La razón, la dignidad, la credibilidad y muchas cosas más, suelen ganarse con la verdad, la decencia, la negación del disparate, el raciocinio, sin falsas complacencias para aturdir el más estricto sentido común. Últimamente eso de la verdad y la razón parecen estar en crisis. No es la primera vez que ocurre. Lo peor es que cuando quienes pretenden venderla como algo necesario, pierden las formas y sólo tratan de imponer su razón quebrada y mal oliente.

Algo hay en el ambiente, que, además de un tiempo raro algunos días (meteorológicamente hablando) nos tiene confundidos a todos. Ahí tenemos toda esa violencia gratuita e incalificable, de hechos terribles, sólo porque casi siempre, detrás del terrorista que se inmola, hay algún cobarde que durante mucho tiempo le ha bombardeado el cerebro y la personalidad, en aras de una sinrazón que el mundo no puede aceptar. Ni siquiera el suyo. Ni su muerte programada por una causa incomprensible. Mucho menos para los familiares de las víctimas y de millones de personas de todo el mundo.

Ese plano de una supuesta verdad, radicalizado, ni tiene parangón, ni ejemplos que lo justifiquen. Si se hiciera, no sólo sería injusto, sino que quien pretendiera hacerlo, entraría de lleno en una actitud canalla.

Los pueblos, las naciones, con sus defectos y virtudes, tienen la gran responsabilidad de seguir adelante, sumando, salvando obstáculos de la mejor posible. La historia de unos y otros no ha sido fácil ni gratuita. No hay nada, ni nadie, capacitado para poner en juego, caprichosamente, la vida de las personas. Todos, ideologías, costumbres, religiones, están condenados a entenderse. Sí, ya sé que eso puede sonar sólo a lección filosófica práctica. Pero es así.

Todo lo sucedido recientemente  en París, Bruselas, ahora Niza, Siria, Estados Unidos, Turquía, Portugal, España, en otros tiempos, son hechos que de una u otra manera unen a las naciones. Al menos, así debiera ocurrir. El zarpazo de la violencia, terrorista o no, nunca debe ser obstáculo,  para que el mundo intente ir unido contra esa barbarie y sinrazón. Nos jugamos demasiado.

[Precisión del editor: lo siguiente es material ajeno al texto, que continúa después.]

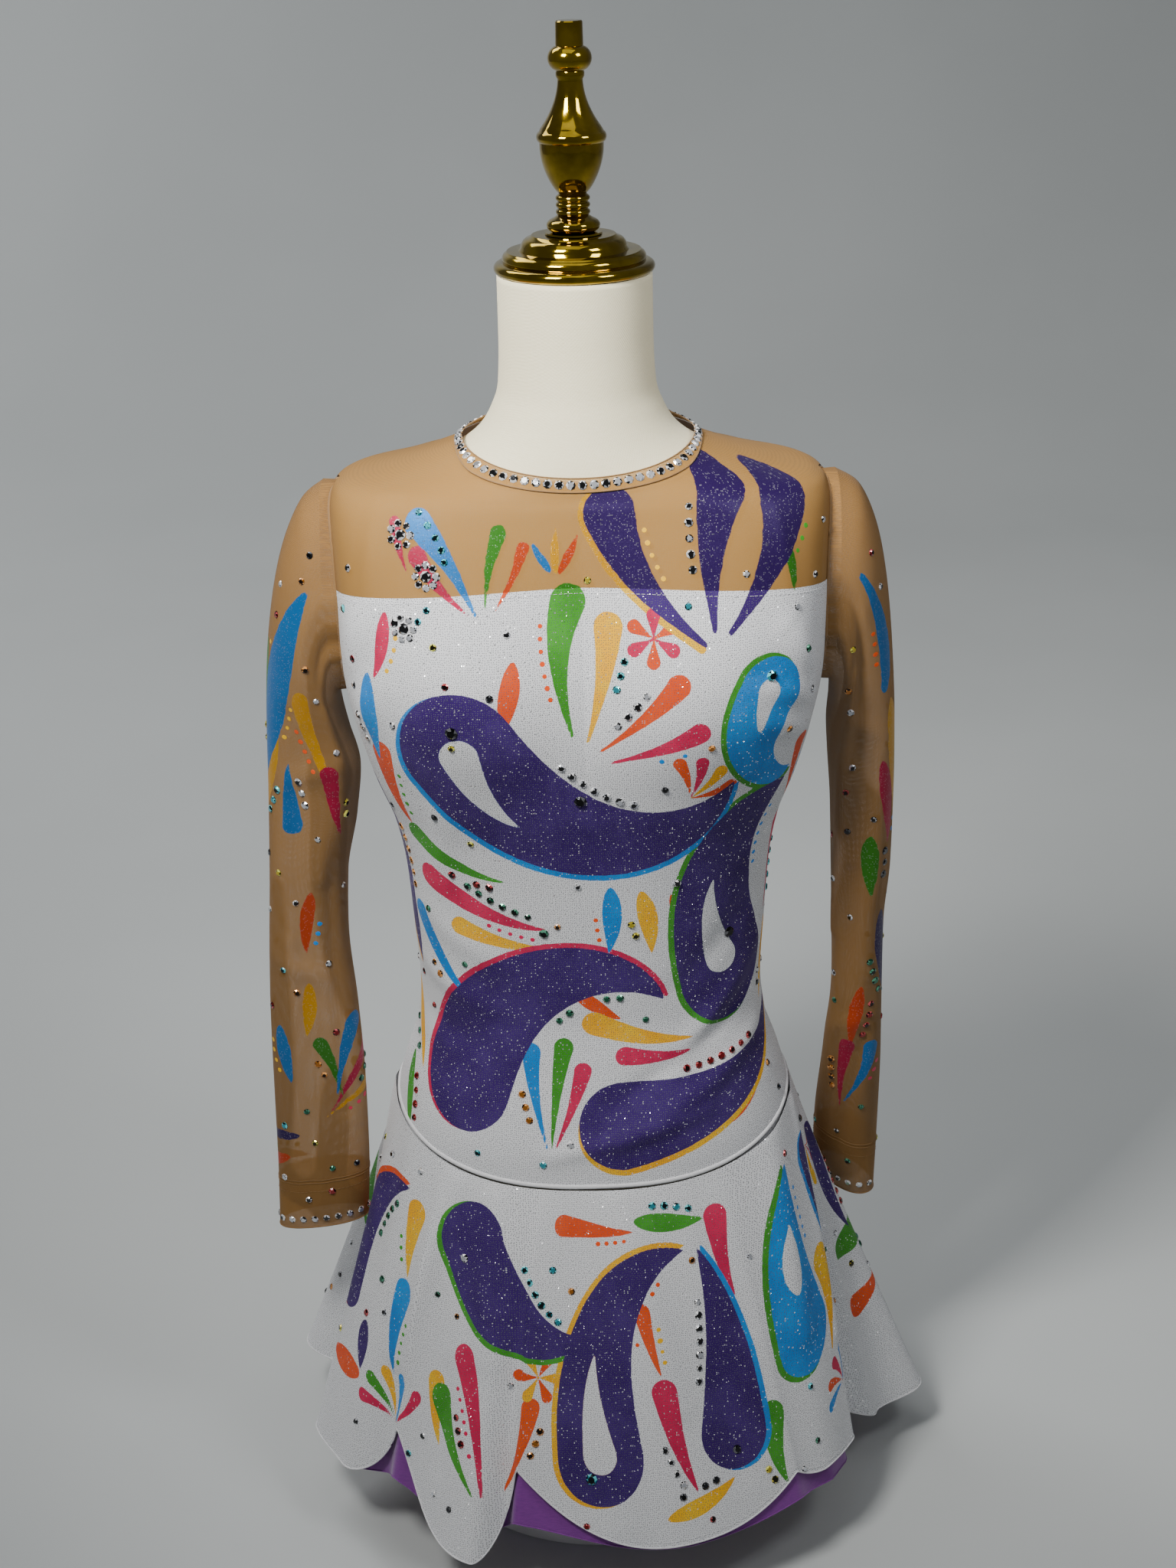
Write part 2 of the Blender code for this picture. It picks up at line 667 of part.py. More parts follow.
def make_form_cap(material, collection):
    """The stepped cap: a small drum, a shoulder and a wide rounded rim."""
    profile = [(0.0, 0.9036), (0.0262, 0.9036), (0.0272, 0.9026)]
    profile += ring_arc(0.0272, 0.8950, 0.0062, 0.0072, 70, 10, 4)
    profile += [(0.0345, 0.8943), (0.0418, 0.8941)]
    profile += ring_arc(0.0400, 0.8895, 0.0050, 0.0044, 60, -25, 5)
    profile += [(0.0470, 0.8874)]
    profile += ring_arc(0.0468, 0.8838, 0.0036, 0.0034, 70, -60, 6)
    profile += [(0.0478, 0.8805), (0.0, 0.8805)]
    return turned("form_cap", profile, material, collection, steps=32)


def make_form_finial(material, collection):
    """Turned from the top post down through ball, stem, cup, beads and bulb."""
    profile = [(0.0, 1.0298), (0.0076, 1.0298), (0.0083, 1.0290), (0.0085, 1.0162)]
    profile += ring_arc(0.0062, 1.0080, 0.0073, 0.0076, 72, -72, 8)
    profile += [(0.0088, 0.9998), (0.0088, 0.9978)]
    for i in range(6):
        share = i / 5
        profile.append((mix(0.0078, 0.0188, share**1.9), mix(0.9960, 0.9676, share)))
    profile += ring_arc(0.0186, 0.9622, 0.0030, 0.0036, 65, -65, 5)
    for i in range(7):
        share = i / 6
        radius = mix(0.0085, 0.0198, math.cos(math.pi / 2 * share) ** 0.75)
        profile.append((radius, mix(0.9574, 0.9284, share)))
    for bead in range(3):
        profile += ring_arc(0.0088, 0.9256 - 0.0042 * bead, 0.0019, 0.0019, 70, -70, 3)
    profile += ring_arc(0.0095, 0.9092, 0.0072, 0.0046, 65, -65, 5)
    profile += [(0.0176, 0.9050), (0.0178, 0.9040), (0.0, 0.9039)]
    return turned("form_finial", profile, material, collection)


def main():
    start_empty()
    parts = new_collection("figure_skating_dress_on_form")
    cutters = new_collection("cutters")
    finish = {name: make_material(name) for name in FINISHES}

    make_form_base(finish["white_plastic"], parts)
    make_form_body(finish["ivory_linen"], parts)
    make_form_cap(finish["polished_gold"], parts)
    make_form_finial(finish["polished_gold"], parts)

    quarter = math.pi / 2 - SEAM_GAP / 0.16
    front = (-quarter, quarter)
    back = (math.pi - quarter, math.pi + quarter)
    armholes = [armhole_cutter(side, cutters) for side in (-1, 1)]

    def bodice_low(azimuth):
        return hip_seam_height(azimuth) + PIPING_RADIUS + SEAM_GAP

    def bodice_high(azimuth):
        return edge_height(CHEST_SEAM, azimuth) - SEAM_GAP

    def yoke_low(azimuth):
        return edge_height(CHEST_SEAM, azimuth)

    def band_low(azimuth):
        return edge_height(BAND_BOTTOM, azimuth)

    def yoke_high(azimuth):
        return band_low(azimuth) - BAND_GAP

    def band_high(azimuth):
        return edge_height(BAND_TOP, azimuth)

    white = finish["white_glitter_cloth"]
    nude = finish["nude_mesh"]
    panels = [
        body_panel("bodice_front", front, 23, 16, bodice_low, bodice_high, CLOTH_OUT, white, parts,
                   loose=puff_rise),
        body_panel("bodice_back", back, 19, 13, bodice_low, bodice_high, CLOTH_OUT, white, parts),
        body_panel("yoke_front", front, 21, 8, yoke_low, yoke_high, CLOTH_OUT, nude, parts),
        body_panel("yoke_back", back, 19, 8, yoke_low, yoke_high, CLOTH_OUT, nude, parts),
    ]
    for panel in panels:
        open_armholes(panel, armholes)
    body_panel("neckband", (0.0, 2 * math.pi), 48, 3, band_low, band_high, CLOTH_OUT + SEAM_GAP,
               nude, parts, closed=True)
    make_sleeve("sleeve_right", -1, RIGHT_SLEEVE, RIGHT_FOLDS, nude, parts)
    make_sleeve("sleeve_left", 1, LEFT_SLEEVE, LEFT_FOLDS, nude, parts)
    make_piping(finish["white_piping"], parts)
    make_skirt(white, parts)
    make_underskirt(finish["violet_cloth"], parts)

    def brief_low(azimuth):
        return edge_height(BRIEF_LEG, azimuth, 1.4)

    def brief_high(azimuth):
        return hip_seam_height(azimuth) - 2 * PIPING_RADIUS

    body_panel("brief", (0.0, 2 * math.pi), 36, 4, brief_low, brief_high, BRIEF_OUT, white, parts,
               wall=THIN_WALL, closed=True)
    make_zip(finish["zip_tape"], parts)


main()
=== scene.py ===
import math
from collections import namedtuple

import bpy
import numpy as np
from mathutils import Matrix, Vector


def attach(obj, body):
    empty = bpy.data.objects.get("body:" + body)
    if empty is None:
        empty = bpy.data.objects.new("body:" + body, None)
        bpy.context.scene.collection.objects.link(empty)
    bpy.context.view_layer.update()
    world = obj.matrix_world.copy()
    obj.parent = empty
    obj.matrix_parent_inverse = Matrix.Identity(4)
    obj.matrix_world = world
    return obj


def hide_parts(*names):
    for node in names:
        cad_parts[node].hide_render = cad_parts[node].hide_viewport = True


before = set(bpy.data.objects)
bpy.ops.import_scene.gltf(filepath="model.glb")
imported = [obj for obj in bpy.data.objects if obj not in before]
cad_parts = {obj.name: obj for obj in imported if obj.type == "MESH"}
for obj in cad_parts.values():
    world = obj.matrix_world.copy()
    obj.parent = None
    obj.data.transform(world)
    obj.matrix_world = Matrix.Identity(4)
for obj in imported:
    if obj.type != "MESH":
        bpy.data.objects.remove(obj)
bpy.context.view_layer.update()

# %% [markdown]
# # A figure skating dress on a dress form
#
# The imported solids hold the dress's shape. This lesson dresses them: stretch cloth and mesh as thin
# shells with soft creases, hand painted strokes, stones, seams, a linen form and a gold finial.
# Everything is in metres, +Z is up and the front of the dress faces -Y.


def srgb(red, green, blue):
    """A colour as seen on a screen, 0 to 255, turned into the linear values that shaders use."""
    values = [v / 255 / 12.92 if v < 11 else ((v / 255 + 0.055) / 1.055) ** 2.4 for v in (red, green, blue)]
    return (*values, 1.0)


# %% [markdown]
# ## Curves through short tables
#
# A dress pattern is drawn through a few measured points. `smooth` does the same: it passes through
# every value of a table column and never swings past it, so a waist stays the narrowest place.

# %% Smooth columns
def smooth(values, place):
    values = np.asarray(values, float)
    steps = np.diff(values)
    before, after = steps[:-1], steps[1:]
    slope = np.concatenate([steps[:1], np.zeros(len(before)), steps[-1:]])
    same_way = before * after > 0
    slope[1:-1][same_way] = (2 * before * after)[same_way] / (before + after)[same_way]
    place = np.clip(place, 0, len(values) - 1)
    row = np.minimum(place.astype(int), len(values) - 2)
    t = place - row
    return (values[row] * (2 * t**3 - 3 * t**2 + 1) + slope[row] * (t**3 - 2 * t**2 + t)
            + values[row + 1] * (3 * t**2 - 2 * t**3) + slope[row + 1] * (t**3 - t**2))


def bell(distance, reach):
    return np.exp(-0.5 * (distance / reach) ** 2)


# %% [markdown]
# ## The body under the dress
#
# The torso is a stack of rounded sections: half width, depth to the front, depth to the back and how
# square each one is. The bust is two soft bells added to the front. The dress lies a few millimetres
# out from this surface, as a stretch dress does on its form.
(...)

En todo esto, además de las ideas, también cuentan los políticos, muchos de los cuales sólo tienen la fijación del poder, con una verdad escondida muy pícara en la que no creen ni siquiera el espejo al que se lo cuentan.

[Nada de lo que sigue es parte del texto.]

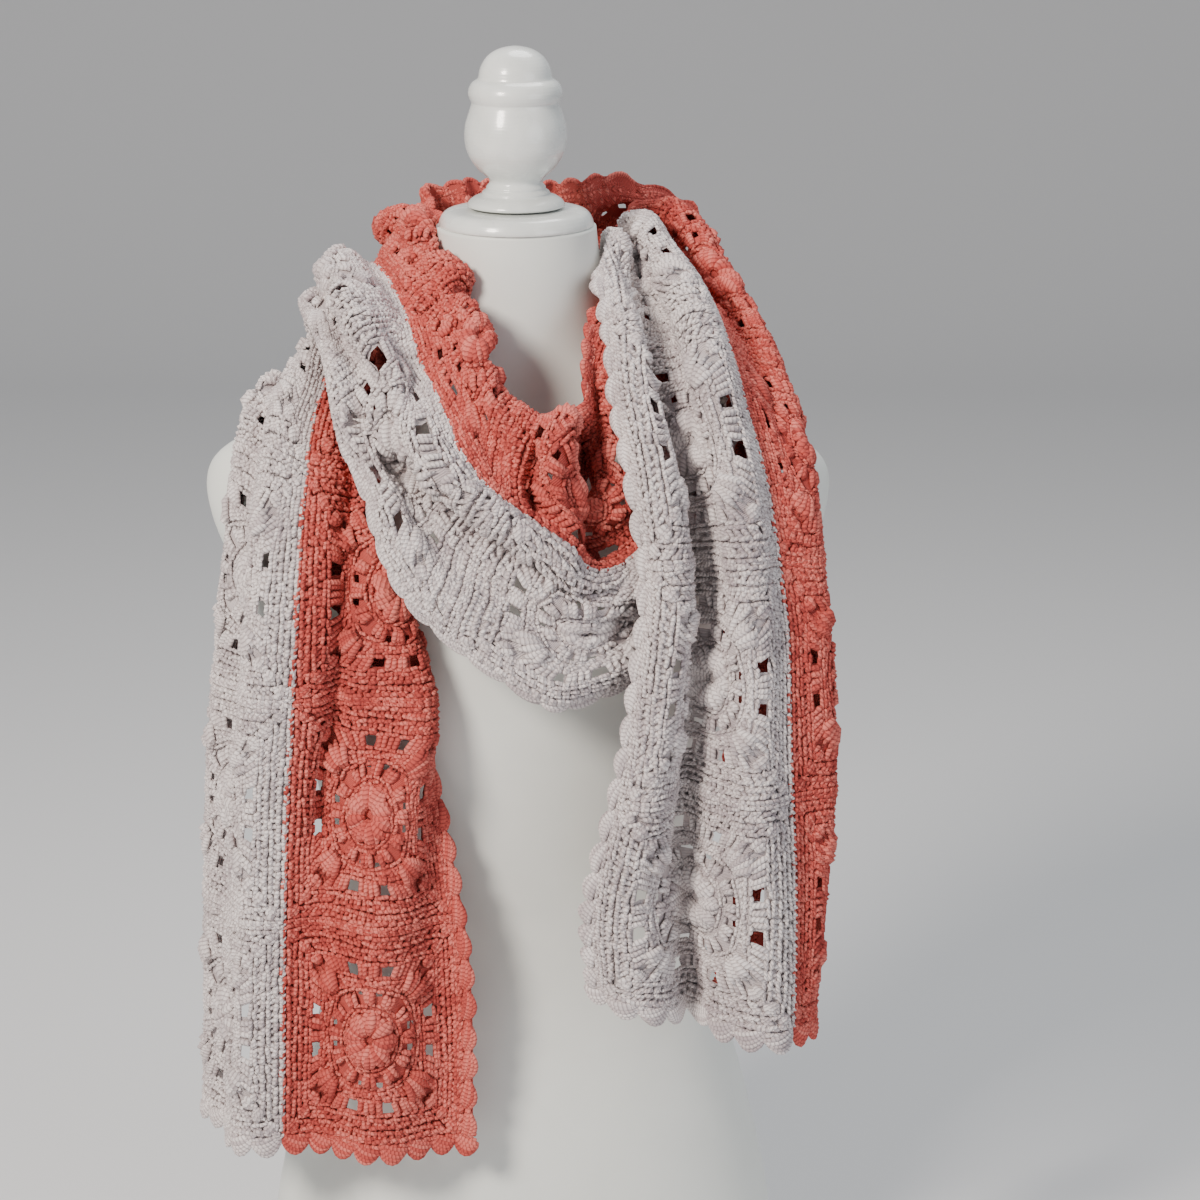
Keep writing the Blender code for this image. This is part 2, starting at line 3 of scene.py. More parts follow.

La razón no debe adornarse con flores mustias o pañitos bordados. La razón debe estar por encima de caprichotes y orgullos doloridos. Y eso es lo que estamos esperando los españoles, que entren en razón y rompan el jarrón del rincón de pensar para que al fin la estancia nacional tenga un aspecto mucho más vivo y actual. Sin ataduras ni pretensiones banales. Es lo que toca.

Mientras tanto, defendamos la libertad de nuestros países,  estrechando primero nuestros propios lazos, sin que nada ni nadie aproveche la diversidad geográfica, cultural y costumbrista, para lanzarse a aventuras indeseables e imposibles, vendiendo humo y fantasía y perdiendo la razón justa y el oremus, que decían antes.